2. The Russian Government (“the Government”) are represented by Mr G. Matyushkin , Representative of the Russian Federation to the European Court of Human Rights.
A. The circumstances of the case
3. The facts of the case, as submitted by the parties, may be summarised as follows.
1. Background of the case
4. Between 1986 and 1987 the applicants took part in the clean-up operation at the Chernobyl nuclear disaster site. They were subsequently registered disabled and became entitled to various social benefits and compensation paid on a regular basis.
5. Considering these benefits insufficient, the applicants together with 482 other people, most of them represented by Ms A., sued the Russian Ministry of Finance for additional compensation corresponding to non-pecuniary damage suffered as a result of their participation in the operation.

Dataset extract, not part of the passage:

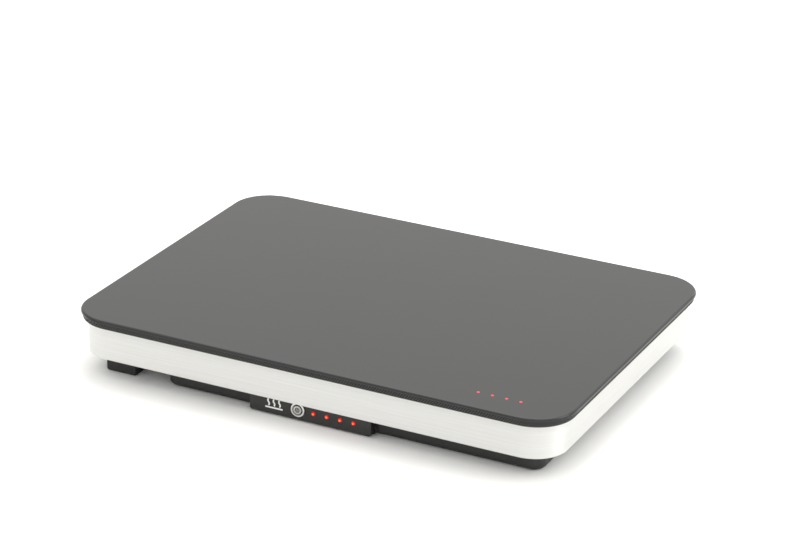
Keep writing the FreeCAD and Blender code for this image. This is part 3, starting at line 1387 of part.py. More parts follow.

6. On different dates in February and April 2011 the Nalchik Town Court of Kabardino-Balkaria (“the Town Court”), presided over by Judge Be., allowed their claims in part and awarded each claimant, including the applicants, compensation ranging between 1,200,000 Russian roubles (RUB) and RUB 1,800,000 for non-pecuniary damage.

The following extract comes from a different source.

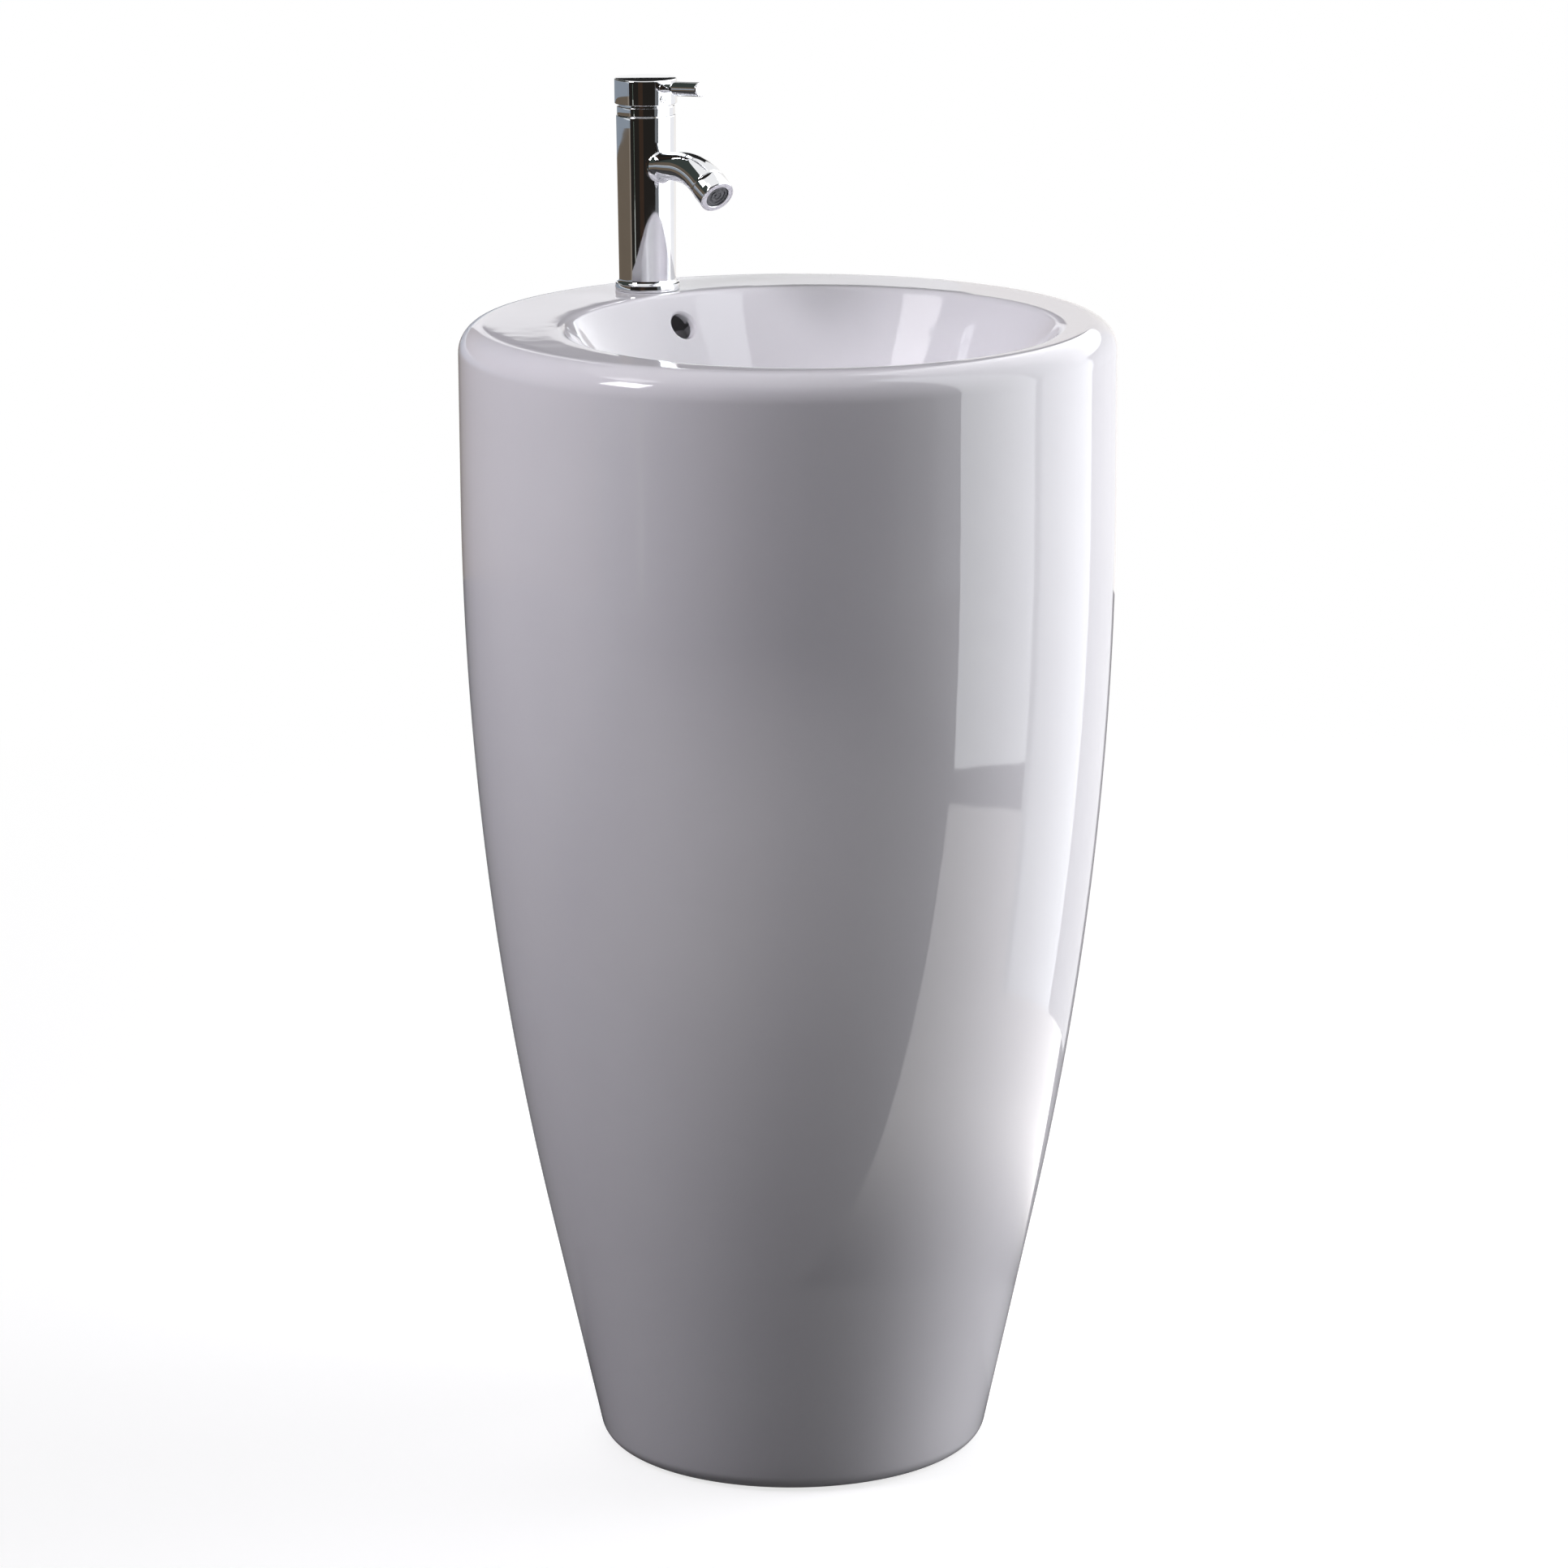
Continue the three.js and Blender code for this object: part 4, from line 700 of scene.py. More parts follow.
def make_aerator_housing():
    """The tip, with a neck in the spout's socket and two spanner flats."""
    back, wide = -TIP_LENGTH, 2 * TIP_RADIUS
    neck = back - NECK_LENGTH
    shell = hollow([
        (TIP_BORE, 0, 0.5), (TIP_RADIUS, 0, 1.1), (TIP_RADIUS, back, 0.35), (NECK_RADIUS, back),
        (NECK_RADIUS, neck, 0.3), (NECK_BORE, neck, 0.3), (NECK_BORE, back), (TIP_BORE, back),
    ], 5, 128)
    middle = back + 0.6 + FLAT_LENGTH / 2
    flats = [spun(block(wide, wide, FLAT_LENGTH, side * (wide - FLAT_DEPTH), 0, middle), FLAT_TURN)
             for side in (-1, 1)]
    show("aerator_housing", at_tip(cut(shell, *flats)), sharp=30)


def make_aerator_insert():
    """The grey insert with two grooves round its middle."""
    face, floor = INSERT_FACE, INSERT_FACE - 0.7
    grooves = []
    for inner in (1.4, 4.7):
        outer = inner + 2
        grooves += [(inner, face, 0.25), (inner, floor, 0.2), (outer, floor, 0.2), (outer, face, 0.25)]
    insert = solid([
        (0, face), *grooves, (INSERT_RADIUS, face, 0.5), (INSERT_RADIUS, INSERT_BACK),
        (0, INSERT_BACK),
    ])
    show("aerator_insert", at_tip(insert))


# ---- trim, cap and lever

TRIM_BOTTOM, TRIM_HEIGHT, TRIM_RADIUS = 131.7, 6.6, 21.65
COLLAR_RADIUS, COLLAR_HEIGHT = 20.35, 2.0
CAP_BOTTOM, CAP_RADIUS, CAP_HEIGHT, CAP_WALL = 140.3, 23.35, 18.7, 1.5
PIVOT_HEIGHT = 120.3
CEILING = PIVOT_HEIGHT + hypot(CAP_RADIUS - CAP_WALL, CAP_BOTTOM - PIVOT_HEIGHT) + GAP
HUB_RADIUS, HUB_BOTTOM = 7.4, CAP_BOTTOM + 1.6
BOSS_SIDE, BOSS_FORWARD = 9.0, 8.0
STEM_SOCKET, STEM_TOP = 8.5, 12.4
SCREW_HEIGHT, SCREW_HOLE, INDEX_HOLE, INDEX_DEPTH, PAD_RADIUS = 4.9, 2.65, 3.05, 2.6, 3.9
LEVER_HEIGHT, LEVER_RISE, LEVER_HOLE = 11.0, radians(4.6), 2.85
SHANK_RADIUS, LEVER_THIN, LEVER_THICK = 2.6, 3.4, 5.3
FLARE_FROM, FLARE_TO, LEVER_END = 36.5, 41.5, 73.5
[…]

7. No appeals were lodged against these judgments within the statutory ten-day time-limit.
8. On 26 October 2011 Mr Samoylenko (no. 58068/13), Mr Chechenov (no. 58078/13) and Mr Ovcharov (no. 58429/13) received the amounts awarded by the Town Court.
9. On 21 December 2011 Mr Kuchmezov (no. 58078/13) received his payment.
2. The defendant authority ’ s first attempt to appeal against the main judgments
10. On 6 and 7 June 2011 respectively the Town Court, again presided over by Judge Be., rejected a request by the defendant authority to have the time-limits for appeal extended (“extension request”) on the ground that it had not given a valid reason for its failure to comply with the statutory time ‑ limits. The decision indicated that the defendant authority had been represented at the hearing by Ms B., an employee of the regional department of the State Treasury.
3. The defendant authority ’ s second attempt to appeal against the main judgments
(a) Extension request
11. On 23 October 2012 the defendant authority lodged an appeal against the decision issued in 2011 by which the Town Court refused to extend the time-limits for appealing against the main judgments. It was accompanied by an extension request.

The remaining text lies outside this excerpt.